In view of the above, the Variation Committee decided the following:

(i) To approve the revised scope of work for Etawah Bypass by excluding construction of service roads as indicated in Annexure-I & II.

(ii) To agree to the revised rates, as recommended by the Engineer for the quantities beyond BOQ for the two items i.e. item no. 7.10 (b) RCC M 25 Foundation & Substructure and item no. 7.10 (c) HYSD Reinforcement, wherein variation is more than 25% of the quantity of the individual item and the amount of varied work exceeds 5% of the contract amount.

(iii) To approve the revised contract price of Rs. 86,03,38,537.2 (including maintenance work) with a variation of Rs. 16,59,20,755.2 (23.89% Excess) over the original contract value of Rs. 69,44,17,762 including rates as indicated in Annexure-I & II.

21. In the above circumstances, the decision of NHAI to recommend termination of the contract after making the Respondent carry on the work of construction of service road for nearly two years was not a reasonable or valid one. The decision of the majority holding the termination to be illegal, therefore, does not call for interference.

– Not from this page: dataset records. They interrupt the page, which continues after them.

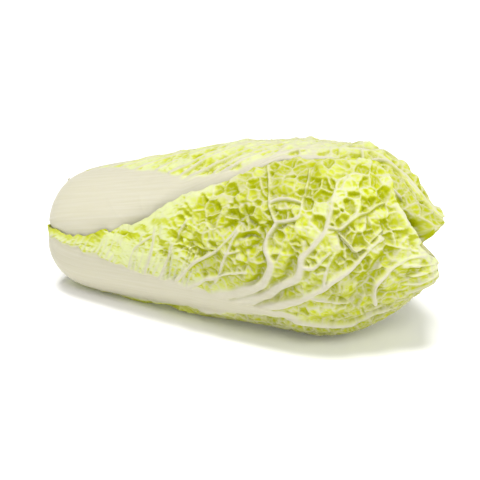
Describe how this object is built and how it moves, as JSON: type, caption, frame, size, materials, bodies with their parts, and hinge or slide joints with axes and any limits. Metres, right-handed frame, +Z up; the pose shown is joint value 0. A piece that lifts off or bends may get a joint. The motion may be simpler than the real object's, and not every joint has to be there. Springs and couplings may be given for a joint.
{
  "type": "napa cabbage",
  "caption": "Whole napa cabbage head lying on its side: crinkled pale green leaves on broad white midribs, wrapped round a packed heart, with a cut stem end.",
  "frame": {"origin": "on the resting plane, under the middle of the head's bounding box", "axes": "+X along the head from the cut stem to the leaf tips, +Z up, -Y towards the front leaf"},
  "size_m": [0.3037, 0.14, 0.1385],
  "materials": {
    "outer_leaf": "pale yellow-green crinkled leaf with raised cream-white veins, satin",
    "inner_leaf": "paler yellow-green crinkled leaf with cream veins, satin",
    "heart": "pale yellow packed leaf tips, satin",
    "stem": "cut stem flesh, off-white and slightly browned, matt"
  },
  "bodies": {
    "root": {"stem_butt": "stem", "heart": "heart", "front_leaf": "outer_leaf", "back_leaf": "outer_leaf", "top_leaf": "outer_leaf", "underside_leaf": "outer_leaf", "back_upper_leaf": "outer_leaf", "inner_leaf_1": "inner_leaf", "inner_leaf_2": "inner_leaf", "inner_leaf_3": "inner_leaf", "inner_leaf_4": "inner_leaf", "inner_leaf_5": "inner_leaf"}
  },
  "joints": []
}
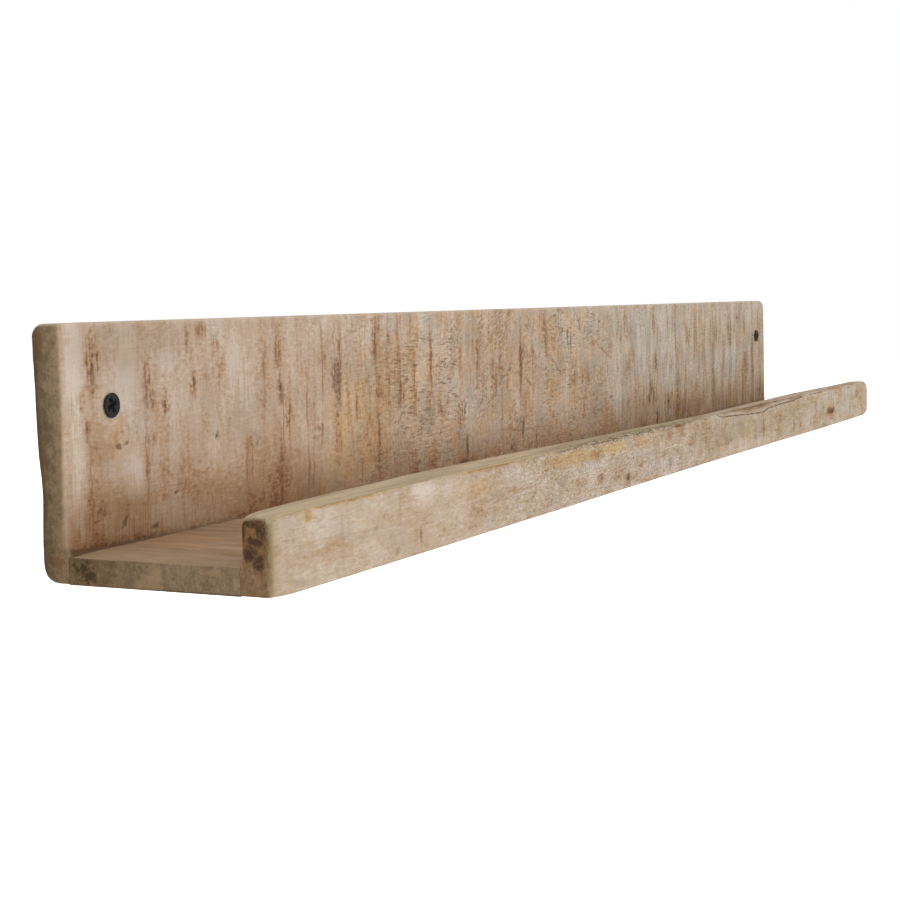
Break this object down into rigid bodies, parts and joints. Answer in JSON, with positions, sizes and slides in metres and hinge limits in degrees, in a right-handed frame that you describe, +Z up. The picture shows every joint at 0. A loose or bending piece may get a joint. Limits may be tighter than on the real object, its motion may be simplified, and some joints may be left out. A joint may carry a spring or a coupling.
{
  "type": "picture ledge",
  "caption": "Long L-shaped wall ledge of rustic boards: a back board, a narrow shelf and an upstanding front lip that keeps pictures from sliding off.",
  "frame": {"origin": "on the wall plane (the back board's rear face), midway between the two wall screws", "axes": "+X along the ledge to the right as seen from the room, +Y into the wall, +Z up; the front faces -Y"},
  "size_m": [1.0029, 0.1265, 0.1],
  "materials": {
    "back_board_wood": "rough-sawn reclaimed board, pinkish beige with brown cross-grain saw marks, hand-sanded edges, unvarnished",
    "shelf_board_wood": "rough-sawn reclaimed board, warm brown with faint saw streaks across it",
    "front_lip_wood": "rough-sawn reclaimed strip, pinkish beige, greenish grey weathered top edge",
    "black_screw": "black phosphated steel, satin",
    "zinc_screw": "zinc-plated steel",
    "rusty_nail": "dark bare steel with light rust"
  },
  "bodies": {
    "root": {"back_board": "back_board_wood", "shelf_board": "shelf_board_wood", "front_lip": "front_lip_wood", "wall_screw_left": "black_screw", "wall_screw_right": "black_screw", "shelf_screw_1": "zinc_screw", "shelf_screw_2": "zinc_screw", "shelf_screw_3": "zinc_screw", "shelf_screw_4": "zinc_screw", "lip_nail_1": "rusty_nail", "lip_nail_2": "rusty_nail", "lip_nail_3": "rusty_nail", "lip_nail_4": "rusty_nail"}
  },
  "joints": []
}
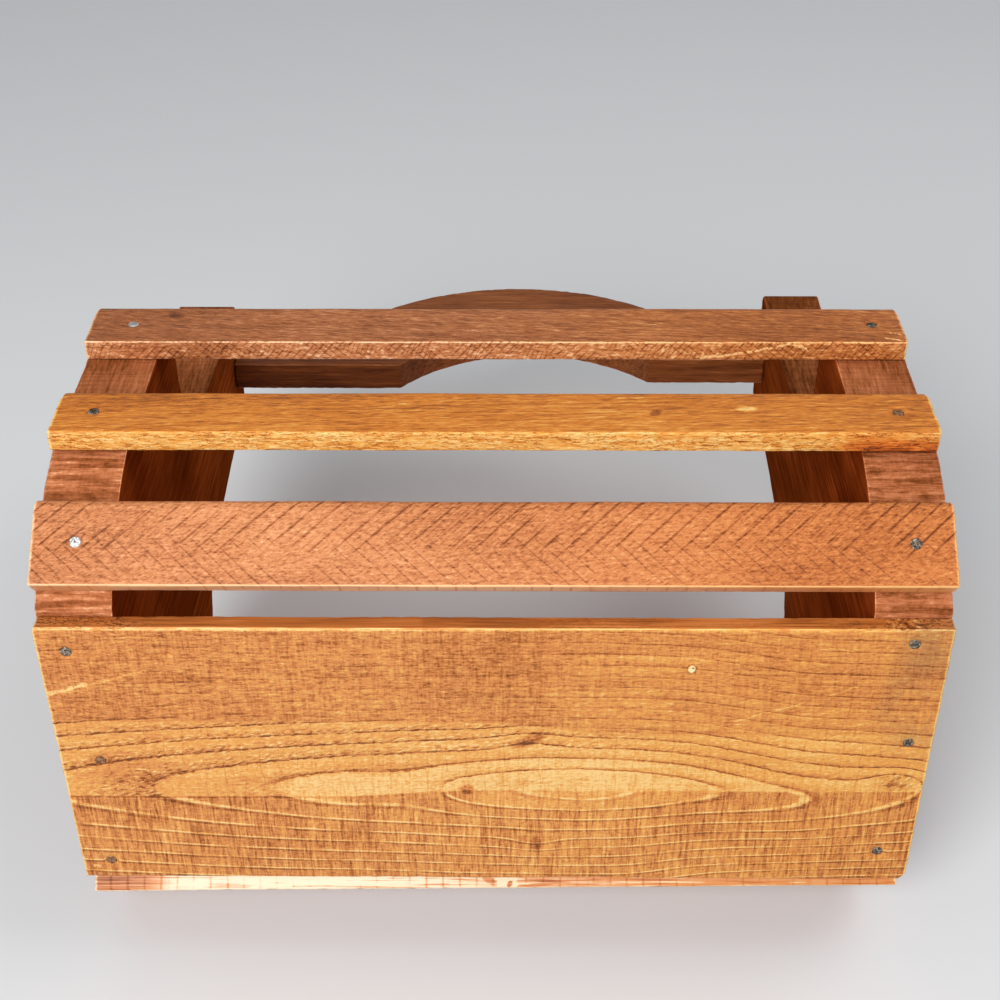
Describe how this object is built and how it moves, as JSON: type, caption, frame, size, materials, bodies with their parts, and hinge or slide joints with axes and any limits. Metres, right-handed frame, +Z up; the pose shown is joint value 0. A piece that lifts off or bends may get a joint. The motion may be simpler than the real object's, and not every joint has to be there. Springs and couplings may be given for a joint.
{
  "type": "wooden slat basket",
  "caption": "Open wooden slat basket with thick barrel-shaped end boards, a flat bottom board, nailed side slats and an arched carrying handle between two arms.",
  "frame": {"origin": "middle of the bottom board's underside, on the surface that the basket stands on", "axes": "+Z up to the handle; +X along the slats, towards the right end board; the front slats face -Y"},
  "size_m": [0.432, 0.2926, 0.467],
  "materials": {
    "bottom_wood": "orange-brown stain under satin varnish, rough-sawn grain",
    "end_wood": "dark red-brown stain under satin varnish",
    "handle_wood": "orange-brown stain under satin varnish, rough-sawn grain",
    "corner_slat_wood": "orange-brown stain under satin varnish, rough-sawn grain",
    "middle_slat_wood": "orange-brown stain under satin varnish, rough-sawn grain",
    "upper_slat_wood": "orange-brown stain under satin varnish, rough-sawn grain",
    "nail_steel": "dull steel, worn bright on the head"
  },
  "bodies": {
    "root": {"bottom_board": "bottom_wood", "end_board_left": "end_wood", "end_board_right": "end_wood", "handle_board": "handle_wood", "front_corner_slat": "corner_slat_wood", "front_middle_slat": "middle_slat_wood", "front_upper_slat": "upper_slat_wood", "back_corner_slat": "corner_slat_wood", "back_middle_slat": "middle_slat_wood", "back_upper_slat": "upper_slat_wood", "nail_front_corner_left": "nail_steel", "nail_front_corner_right": "nail_steel", "nail_front_middle_left": "nail_steel", "nail_front_middle_right": "nail_steel", "nail_front_upper_left": "nail_steel", "nail_front_upper_right": "nail_steel", "nail_back_corner_left": "nail_steel", "nail_back_corner_right": "nail_steel", "nail_back_middle_left": "nail_steel", "nail_back_middle_right": "nail_steel", "nail_back_upper_left": "nail_steel", "nail_back_upper_right": "nail_steel", "nail_bottom_left_1": "nail_steel", "nail_bottom_left_2": "nail_steel", "nail_bottom_left_3": "nail_steel", "nail_bottom_right_1": "nail_steel", "nail_bottom_right_2": "nail_steel", "nail_bottom_right_3": "nail_steel", "nail_handle_left_1": "nail_steel", "nail_handle_left_2": "nail_steel", "nail_handle_right_1": "nail_steel", "nail_handle_right_2": "nail_steel"}
  },
  "joints": []
}
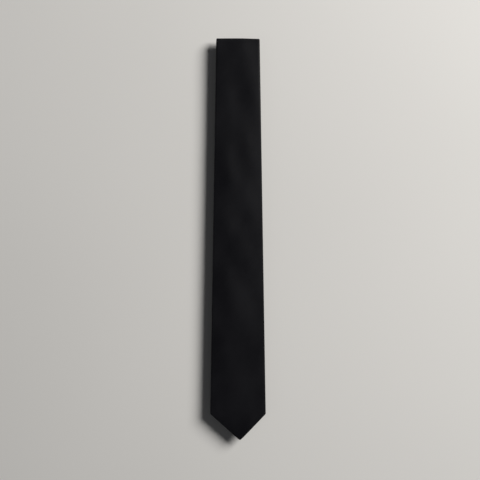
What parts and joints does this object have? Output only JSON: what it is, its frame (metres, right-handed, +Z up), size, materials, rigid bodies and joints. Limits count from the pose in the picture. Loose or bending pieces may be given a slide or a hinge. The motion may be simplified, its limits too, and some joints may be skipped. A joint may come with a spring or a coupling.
{
  "type": "necktie",
  "caption": "Slim plain necktie lying folded on itself, point of the blade uppermost; its layers open out at the folds to the full length.",
  "frame": {"origin": "middle of the footprint of the folded tie, on the surface it lies on", "axes": "+Z up; +Y along the tie from the point of the blade to the first fold; +X to the right, seen from above with the point towards the viewer"},
  "size_m": [0.055, 0.398, 0.0125],
  "materials": {
    "cloth": "matte fine twill",
    "lining": "satin",
    "interlining": "brushed wool blend",
    "thread": "spun thread",
    "label": "satin ribbon"
  },
  "bodies": {
    "neck": {"gusset_shell_neck": "cloth", "tail_shell_neck": "cloth", "gusset_tail_seam": "thread", "neck_interlining": "interlining", "neck_slip_stitch": "thread", "gusset_shell_fold": "cloth", "interlining_middle_fold": "interlining", "tail_shell_fold": "cloth", "interlining_last_fold": "interlining"},
    "upper_blade": {"gusset_shell_upper": "cloth", "blade_shell_upper": "cloth", "blade_gusset_seam": "thread", "upper_interlining": "interlining", "upper_slip_stitch": "thread", "blade_shell_fold": "cloth", "interlining_first_fold": "interlining"},
    "blade": {"blade_shell": "cloth", "blade_interlining": "interlining", "blade_tipping": "lining", "blade_slip_stitch": "thread", "blade_bar_tack": "thread", "keeper_loop": "cloth", "keeper_tack_left": "thread", "keeper_tack_right": "thread", "maker_label_blank": "label", "label_stitch_left": "thread", "label_stitch_right": "thread", "care_label_blank": "label"},
    "tail": {"tail_shell": "cloth", "tail_interlining": "interlining", "tail_tipping": "lining", "tail_slip_stitch": "thread", "tail_bar_tack": "thread"}
  },
  "joints": [
    {"name": "first_fold", "type": "hinge", "parent": "upper_blade", "child": "blade", "pos_m": [0, 0.196, 0.0095], "axis": [-1, 0, 0], "range_deg": [0, 180], "deforming": ["blade_shell_fold", "interlining_first_fold"]},
    {"name": "middle_fold", "type": "hinge", "parent": "neck", "child": "upper_blade", "pos_m": [0, -0.1725, 0.00625], "axis": [1, 0, 0], "range_deg": [0, 180], "deforming": ["gusset_shell_fold", "interlining_middle_fold"]},
    {"name": "last_fold", "type": "hinge", "parent": "neck", "child": "tail", "pos_m": [0, 0.194, 0.003], "axis": [1, 0, 0], "range_deg": [0, 180], "deforming": ["tail_shell_fold", "interlining_last_fold"]}
  ]
}
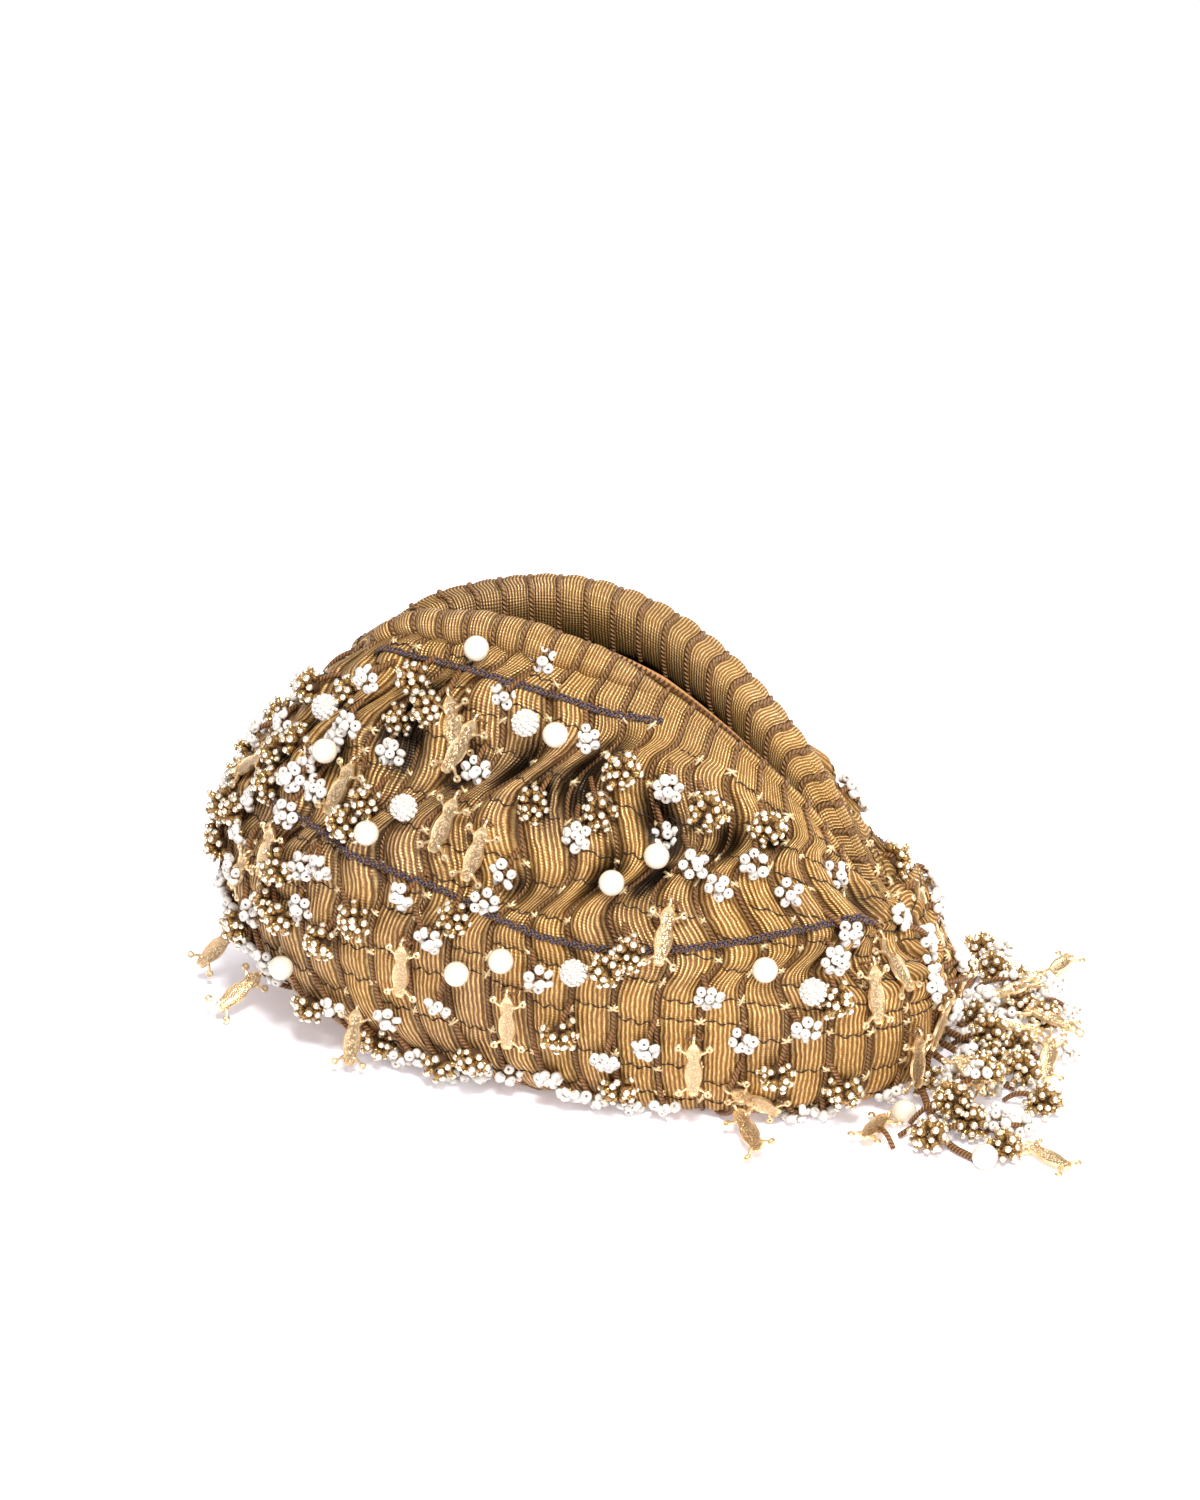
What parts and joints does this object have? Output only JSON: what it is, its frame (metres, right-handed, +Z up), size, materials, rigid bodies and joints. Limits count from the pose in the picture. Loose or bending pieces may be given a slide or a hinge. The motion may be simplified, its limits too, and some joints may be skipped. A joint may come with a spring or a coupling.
{
  "type": "potli bag",
  "caption": "Slumped pouch of sewn ribbons with a long gathered mouth, couched braids, beads, swinging brass charms and a tassel of beaded cords.",
  "frame": {"origin": "on the flat base, under the middle of the mouth", "axes": "+Z up, +X along the mouth towards the tassel, +Y to the rear lip"},
  "size_m": [0.2984, 0.1502, 0.1484],
  "materials": {
    "ribbon": "metallic woven ribbon, gold and brown, with a soft sheen",
    "lining": "matt dark brown cloth",
    "binding": "matt tan tape",
    "braid": "dark metallic chain-stitched braid",
    "brass": "pale antique brass with a textured face",
    "pearl": "cream pearl lustre",
    "seed_bead": "white pearly seed beads",
    "gold_bead": "gold drop beads with pearly tips",
    "cord": "twisted brown metallic cord"
  },
  "bodies": {
    "bag": {"bag_shell": "ribbon", "beaded_ball_1": "seed_bead", "beaded_ball_2": "seed_bead", "beaded_ball_3": "seed_bead", "beaded_ball_4": "seed_bead", "beaded_ball_5": "seed_bead", "braid_middle_back": "braid", "braid_middle_front": "braid", "braid_upper_back": "braid", "braid_upper_front": "braid", "lining": "lining", "mouth_binding": "binding", "pearl_1": "pearl", "pearl_10": "pearl", "pearl_11": "pearl", "pearl_12": "pearl", "pearl_2": "pearl", "pearl_3": "pearl", "pearl_4": "pearl", "pearl_5": "pearl", "pearl_6": "pearl", "pearl_7": "pearl", "pearl_8": "pearl", "pearl_9": "pearl", "tassel_brass_2": "brass", "tassel_brass_5": "brass", "tassel_bunch_10": "gold_bead", "tassel_bunch_11": "gold_bead", "tassel_bunch_13": "gold_bead", "tassel_bunch_15": "gold_bead", "tassel_bunch_17": "gold_bead", "tassel_bunch_6": "gold_bead", "tassel_bunch_7": "gold_bead", "tassel_cord_1": "cord", "tassel_cord_2": "cord", "tassel_cord_3": "cord", "tassel_cord_4": "cord", "tassel_cord_5": "cord", "tassel_cord_6": "cord", "tassel_flower_12": "seed_bead", "tassel_flower_14": "seed_bead", "tassel_flower_16": "seed_bead", "tassel_flower_3": "seed_bead", "tassel_flower_4": "seed_bead", "tassel_flower_8": "seed_bead", "tassel_flower_9": "seed_bead", "tassel_pearl_1": "pearl"},
    "charm_1": {"brass_charm_1": "brass"},
    "charm_2": {"brass_charm_2": "brass"},
    "charm_3": {"brass_charm_3": "brass"},
    "charm_4": {"brass_charm_4": "brass"},
    "charm_5": {"brass_charm_5": "brass"},
    "charm_6": {"brass_charm_6": "brass"},
    "charm_7": {"brass_charm_7": "brass"},
    "charm_8": {"brass_charm_8": "brass"},
    "charm_9": {"brass_charm_9": "brass"},
    "charm_10": {"brass_charm_10": "brass"},
    "charm_11": {"brass_charm_11": "brass"},
    "charm_12": {"brass_charm_12": "brass"},
    "charm_13": {"brass_charm_13": "brass"}
  },
  "joints": [
    {"name": "charm_1_swing", "type": "hinge", "parent": "bag", "child": "charm_1", "pos_m": [-0.05925, -0.03806, 0.10317], "axis": [-0.8625, 0.4235, 0.2771], "range_deg": [0, 60]},
    {"name": "charm_2_swing", "type": "hinge", "parent": "bag", "child": "charm_2", "pos_m": [-0.02058, -0.03263, 0.12119], "axis": [-0.9087, 0.2318, 0.3472], "range_deg": [0, 60]},
    {"name": "charm_3_swing", "type": "hinge", "parent": "bag", "child": "charm_3", "pos_m": [-0.02311, -0.04498, 0.10005], "axis": [-0.9426, 0.1737, 0.2853], "range_deg": [0, 60]},
    {"name": "charm_4_swing", "type": "hinge", "parent": "bag", "child": "charm_4", "pos_m": [-0.01254, -0.04825, 0.09356], "axis": [-0.9588, 0.1037, 0.2645], "range_deg": [0, 60]},
    {"name": "charm_5_swing", "type": "hinge", "parent": "bag", "child": "charm_5", "pos_m": [-0.08649, -0.04023, 0.0777], "axis": [-0.8289, 0.5278, 0.1854], "range_deg": [0, 60]},
    {"name": "charm_6_swing", "type": "hinge", "parent": "bag", "child": "charm_6", "pos_m": [-0.03649, -0.06029, 0.05408], "axis": [-0.9887, 0.1283, 0.0781], "range_deg": [0, 60]},
    {"name": "charm_7_swing", "type": "hinge", "parent": "bag", "child": "charm_7", "pos_m": [-0.00144, -0.06316, 0.0435], "axis": [-0.9999, 0.0082, 0.0117], "range_deg": [0, 60]},
    {"name": "charm_8_swing", "type": "hinge", "parent": "bag", "child": "charm_8", "pos_m": [0.04643, -0.0488, 0.07594], "axis": [-0.972, -0.1777, 0.1537], "range_deg": [0, 60]},
    {"name": "charm_9_swing", "type": "hinge", "parent": "bag", "child": "charm_9", "pos_m": [0.05715, -0.05886, 0.03459], "axis": [-0.9823, -0.1873, -0.0009], "range_deg": [0, 60]},
    {"name": "charm_10_swing", "type": "hinge", "parent": "bag", "child": "charm_10", "pos_m": [0.10585, -0.03059, 0.05492], "axis": [-0.6883, -0.7236, 0.0513], "range_deg": [0, 60]},
    {"name": "charm_11_swing", "type": "hinge", "parent": "bag", "child": "charm_11", "pos_m": [0.12034, -0.02606, 0.02909], "axis": [-0.5747, -0.8183, 0.0047], "range_deg": [0, 60]},
    {"name": "charm_12_swing", "type": "hinge", "parent": "bag", "child": "charm_12", "pos_m": [-0.00221, 0.05225, 0.09018], "axis": [0.9684, 0.0522, -0.2439], "range_deg": [0, 60]},
    {"name": "charm_13_swing", "type": "hinge", "parent": "bag", "child": "charm_13", "pos_m": [0.08448, 0.04868, 0.04949], "axis": [0.9158, -0.4003, -0.0332], "range_deg": [0, 60]}
  ]
}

22. Although Ms. Padma Priya sought to place reliance on the dissenting Award in support of her submissions, she was unable to persuade this Court to hold that the majority Award in relation to the individual items of claim suffered from any patent illegality. Once it was held that the termination of the contract by NHAI was illegal, the decision in respect of individual items of claims was consequential. The decision of the majority to award the Respondent loss of profit at 10% of the contract value finds support from the decision of the Supreme Court in Dwaraka Das Vs. State of Madhya Pradesh and Another, . As rightly pointed out by the majority, this was indeed a case where the right course of action for the NHAI was to go in for closure of the contract under Clause 75 in case the revised rates recommended by the Engineer were unviable. Instead it sought to terminate the contract which decision turned out to be illegal. For the aforementioned reasons, there is no merit in this petition and it is dismissed as such, with no order as to costs.